Paul Craig Roberts has pointed out that “it is China’s decision whether it calls in the US ambassador, and delivers the message that there will be no attack on Iran or further war unless the US is prepared to buy back $900 billion in US Treasury bonds and other dollar assets.” Roberts argues that only foreigners can finance United States debt; should they cease to do so, or decide to sell off the securities they already hold, the value of the U.S. dollar would drop dramatically, making it impossible for the United States to continue its imperialist (and other) adventures. This would, Roberts argues, also be ruinous for the U.S. economy, as inflation would skyrocket.
At this writing, U.S. national debt stands at nearly $9 trillion. China holds approximately 10% of this debt. Since the United States operates at a deficit, thanks to Republicans who have controlled the US Government since they inherited a surplus from Bill Clinton, the country continuously needs to sell more debt. Should China choose to sell off its holdings, driving down the value of existing debt, the U.S. would have to drastically increase the return, otherwise known as interest, it offers on the new debt it continuously incurs in order to lure buyers; hence Roberts’ claim that “US interest rates depend on China, not on the Federal Reserve.”
China, however, is somewhat trapped. It would lose a considerable amount of money if it suddenly dumped U.S. debt. But, “should the US proceed with sanctions intended to cause the Chinese currency to appreciate, ‘the Chinese central bank will be forced to sell dollars, which might lead to a mass depreciation of the dollar,'” according to “two senior spokesmen for the Chinese government [who] observed that China’s considerable holdings of US dollars and Treasury bonds ‘contributes a great deal to maintaining the position of the dollar as a reserve currency.'”

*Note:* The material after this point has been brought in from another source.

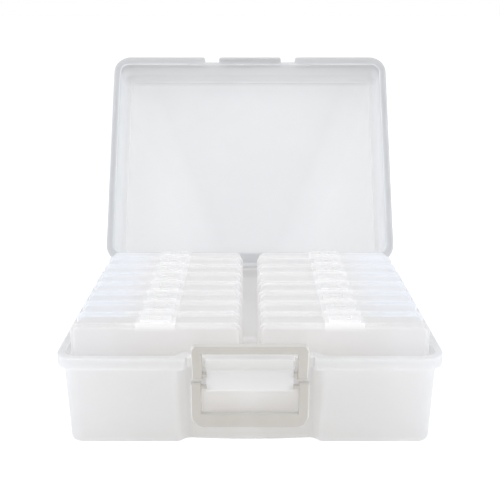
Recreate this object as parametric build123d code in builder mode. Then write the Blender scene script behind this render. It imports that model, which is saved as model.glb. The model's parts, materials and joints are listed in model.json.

If the Yuan appreciates significantly, China may lose money on its dollar-denominated assets anyway.
Japan, which also holds a considerable amount of U.S. debt, rejected an Iranian request that it should pay for oil using non-U.S. currencies. While the Financial Times attributes this decision to U.S. pressure, a drop in the value of the U.S. Dollar would also reduce the value of Japan’s own holdings. But Iran isn’t the only one. According to Bloomberg.com, “The dollar, down 9.5 percent against the euro this year, may face more pressure in 2007 because Venezuela and oil producers from the United Arab Emirates to Indonesia plan to funnel more money into the single European currency.”
If the sinking dollar has already become a hot potato, it retains value, according to Roberts, only because:
The precarious position of the US dollar as reserve currency has been thoroughly ignored and denied. The delusion that the US is “the world’s sole superpower,” whose currency is desirable regardless of its excess supply, reflects American hubris, not reality. This hubris is so extreme that only 6 weeks ago McKinsey Global Institute published a study that concluded that even a doubling of the US current account deficit to $1.6 trillion would pose no problem.